At today’s iron ore prices this early DSO production from Joyce has the potential to generate revenue in the order of $120 million a year. 
It will also provide the group with the financial wherewithal to fund a 22 kilometre rail spur from he project onto the main railroad.
Initially the iron ore from Joyce Lake will be ferried by truck and then by train to Sept-Iles.
The Quebec port will also handle the output from the giant Full Moon prospect, when it gets underway in 2017/18 with output projected to be in the order 21 million of tonnes a year initially.
As mentioned Full Moon is thicker than neighbouring taconite discoveries, meaning the economics are far more attractive.
The product will be shipped more than 600 kilometres by rail to Sept-Iles, which is currently undergoing a 50 million tonnes a year expansion in capacity.
This is designed to deal with output from properties such Century’s and neighbouring projects such as New Millennium’s Tata-partnered KeMag and LabMag deposits.
The preliminary economic assessment of New Moon is expected by the second or third quarter of next year, with Century quickly moving on to a bankable feasibility study. 
Before it completes the BFS it will be required to elevate a portion of the giant resource into the reserves category. 
“So we are looking at a very quick and dirty figure of 2bn tonnes to reserves,” says Chim. “With our resource and strike of 11 kilometres that shouldn’t be too hard.”
Based on other projects in the region, Full Moon should be in the lower cost quartile, meaning it doesn’t have to rely on a sky high iron ore price to be economic.

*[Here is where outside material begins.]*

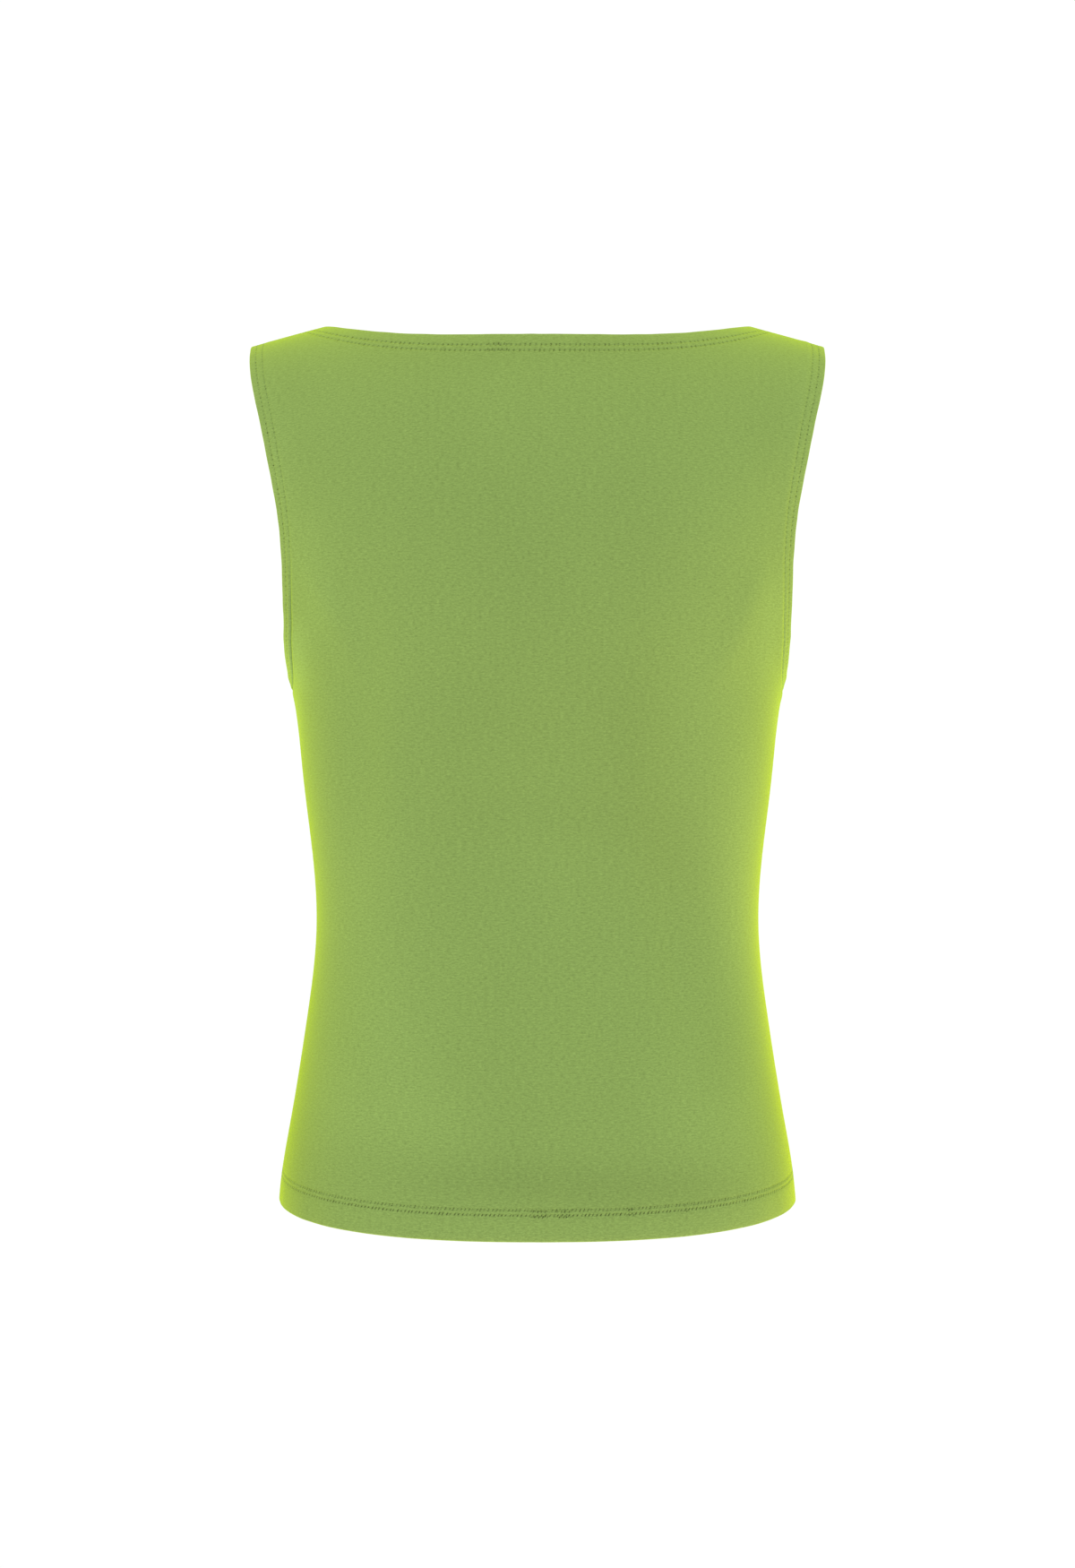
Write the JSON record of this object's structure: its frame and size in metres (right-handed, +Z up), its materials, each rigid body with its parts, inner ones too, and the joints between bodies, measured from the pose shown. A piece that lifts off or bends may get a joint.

The first significant piece news is expected to be the PEA on Duncan Lake (which has a 1.1bn tonne measured and indicated resource at 24-25% iron).
This is expected late this year or very early next, while the Joyce Lake resource is due at some time this quarter followed by the PEA next year.
The drill programme, meanwhile, should be in the order of 20,000 metres over the next 12 months, Chim confirms.
So 2013 is shaping up to be a pivotal year – and one in which should add several more layers of value to Century’s investment proposition. Let’s just hope the market takes heed.